**Work required**
Repeat exactly, and only, the lines below starting at the line that contains "Keep writing the" and ending at the line that contains "at both ends.", inclusive of both.

**Data lines**
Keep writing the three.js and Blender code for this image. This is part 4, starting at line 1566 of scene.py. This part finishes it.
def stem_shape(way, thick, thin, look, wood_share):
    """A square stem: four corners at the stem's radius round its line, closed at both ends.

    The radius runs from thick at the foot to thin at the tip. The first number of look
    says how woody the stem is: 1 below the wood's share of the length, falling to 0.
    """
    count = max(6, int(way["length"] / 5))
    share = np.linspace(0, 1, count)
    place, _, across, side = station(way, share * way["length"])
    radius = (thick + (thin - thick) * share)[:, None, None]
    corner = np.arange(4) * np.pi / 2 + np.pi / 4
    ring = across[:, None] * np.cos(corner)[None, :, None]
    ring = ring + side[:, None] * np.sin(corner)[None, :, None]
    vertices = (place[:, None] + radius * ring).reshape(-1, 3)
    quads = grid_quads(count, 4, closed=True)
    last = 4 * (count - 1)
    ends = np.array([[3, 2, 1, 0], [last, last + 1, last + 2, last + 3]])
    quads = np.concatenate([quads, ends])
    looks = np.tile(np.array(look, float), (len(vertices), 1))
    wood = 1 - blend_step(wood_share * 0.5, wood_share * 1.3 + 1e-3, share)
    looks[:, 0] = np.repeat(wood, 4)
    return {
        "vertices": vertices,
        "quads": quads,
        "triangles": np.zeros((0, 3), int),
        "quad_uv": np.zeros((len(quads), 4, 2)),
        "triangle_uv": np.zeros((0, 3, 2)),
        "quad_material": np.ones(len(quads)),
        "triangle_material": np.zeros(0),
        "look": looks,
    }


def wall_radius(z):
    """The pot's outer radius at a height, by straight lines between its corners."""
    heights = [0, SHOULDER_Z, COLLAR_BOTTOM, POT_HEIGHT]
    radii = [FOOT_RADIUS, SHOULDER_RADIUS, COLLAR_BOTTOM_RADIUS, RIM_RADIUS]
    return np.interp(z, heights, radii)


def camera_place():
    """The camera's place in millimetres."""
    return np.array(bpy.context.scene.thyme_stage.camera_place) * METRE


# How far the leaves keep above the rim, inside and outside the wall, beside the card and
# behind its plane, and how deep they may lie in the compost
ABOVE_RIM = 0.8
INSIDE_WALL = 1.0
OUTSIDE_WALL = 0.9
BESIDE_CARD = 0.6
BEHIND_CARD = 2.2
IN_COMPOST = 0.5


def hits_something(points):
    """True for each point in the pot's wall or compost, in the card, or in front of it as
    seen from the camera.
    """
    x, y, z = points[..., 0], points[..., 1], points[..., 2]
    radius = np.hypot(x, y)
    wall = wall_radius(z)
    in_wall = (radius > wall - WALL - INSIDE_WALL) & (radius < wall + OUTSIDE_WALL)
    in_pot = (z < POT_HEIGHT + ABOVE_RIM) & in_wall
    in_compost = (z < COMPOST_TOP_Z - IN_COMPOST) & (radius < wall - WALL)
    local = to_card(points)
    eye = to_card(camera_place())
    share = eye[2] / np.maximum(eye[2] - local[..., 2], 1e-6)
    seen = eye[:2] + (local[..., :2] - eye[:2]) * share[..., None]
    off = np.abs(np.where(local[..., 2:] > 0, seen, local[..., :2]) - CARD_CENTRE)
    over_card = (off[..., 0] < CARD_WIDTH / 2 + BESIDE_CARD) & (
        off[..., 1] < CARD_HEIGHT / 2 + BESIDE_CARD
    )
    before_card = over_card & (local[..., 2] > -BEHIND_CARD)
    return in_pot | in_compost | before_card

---

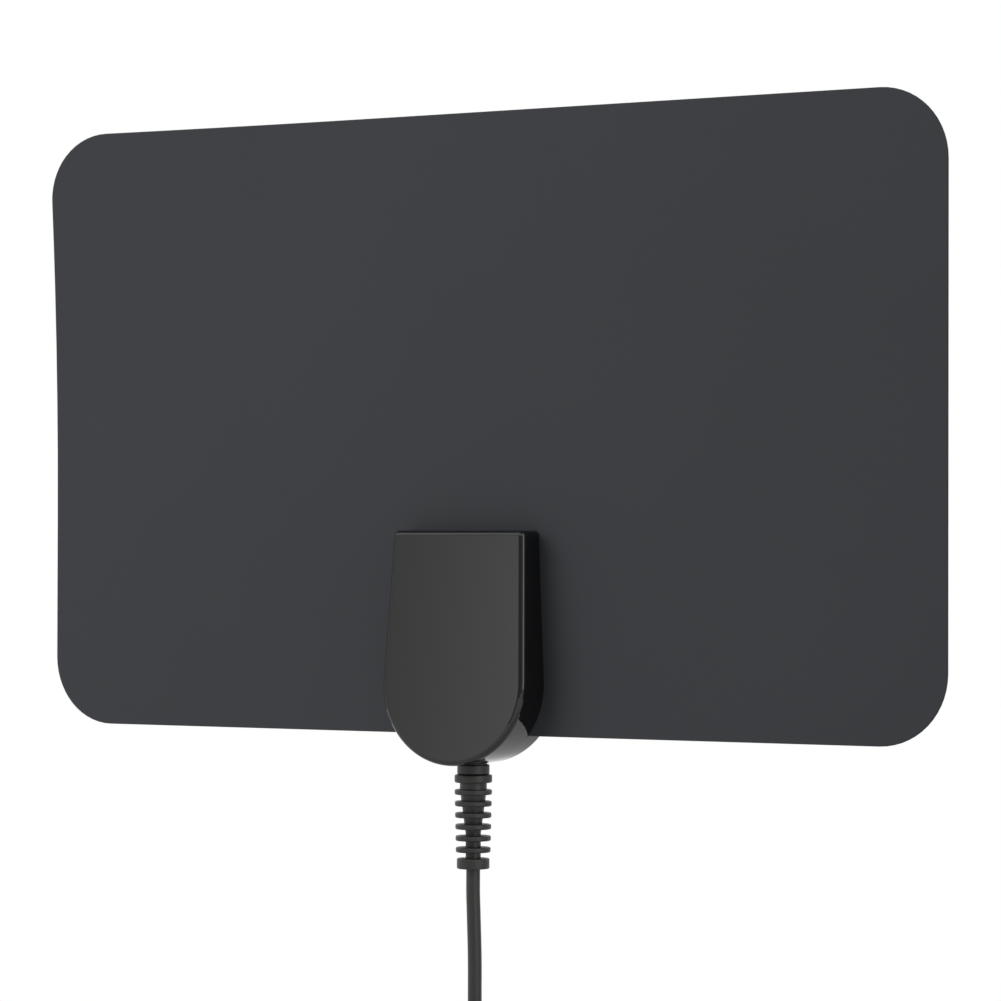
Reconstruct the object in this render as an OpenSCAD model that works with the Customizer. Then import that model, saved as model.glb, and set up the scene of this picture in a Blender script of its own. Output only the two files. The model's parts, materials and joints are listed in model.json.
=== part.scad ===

--

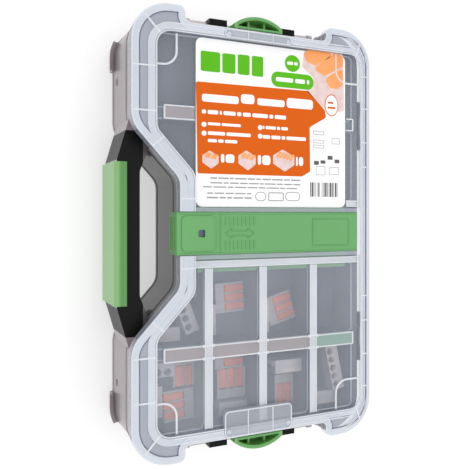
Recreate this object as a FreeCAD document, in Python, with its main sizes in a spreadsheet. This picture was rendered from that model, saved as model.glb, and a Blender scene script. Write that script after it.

**Response to this exercise**
Keep writing the three.js and Blender code for this image. This is part 4, starting at line 1566 of scene.py. This part finishes it.
def stem_shape(way, thick, thin, look, wood_share):
    """A square stem: four corners at the stem's radius round its line, closed at both ends.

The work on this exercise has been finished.